Ulepszanie i upraszczanie metod otrzymywania sztucznych diamentów jest stałym tematem wielu badań. Ostatnio zespół uczonych chińskich opracował metodę syntezy, która - choć daleka od doskonałości - zachodzi w najniższej temperaturze.
Syntetyczne diamenty produkuje się na ogół metodą hydrotermalną - w około 800°C, z użyciem wody, węgla i metalu, pod wysokim ciśnieniem. Znane są jeszcze inne sposoby otrzymywania diamentów, lecz na ogół nie dają one pojedynczych kryształów. Nowo opracowany sposób przypomina raczej syntezy organiczne - działanie nie siłą, a sposobem. Polega on na redukcji czterochlorku węgla sodem, na stopie niklowo-manganowo-kobaltowym jako katalizatorze. Temperatura procesu wynosiła 700°C, czyli o 100°C mniej niż dotychczas.

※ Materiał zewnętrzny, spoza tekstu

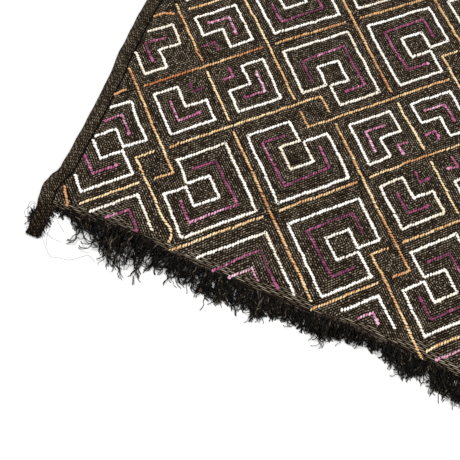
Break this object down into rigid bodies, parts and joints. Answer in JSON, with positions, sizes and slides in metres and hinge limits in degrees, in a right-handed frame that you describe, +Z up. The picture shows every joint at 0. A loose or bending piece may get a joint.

W wyniku tej reakcji otrzymuje się drobny, szary proszek - w większości węgiel bezpostaciowy. Jednak ponad wszelką wątpliwość 2% tego proszku to pojedyncze diamenty - o charakterystycznej, regularnej symetrii . Nowo opracowana metoda stwarza wielkie nadzieje. Zastosowanie innych reagentów, na przykład etanu czy metanu podstawionego w całości chlorem lub bromem, oraz innych katalizatorów może, jak twierdzą autorzy tej syntezy, znacznie ulepszyć proces.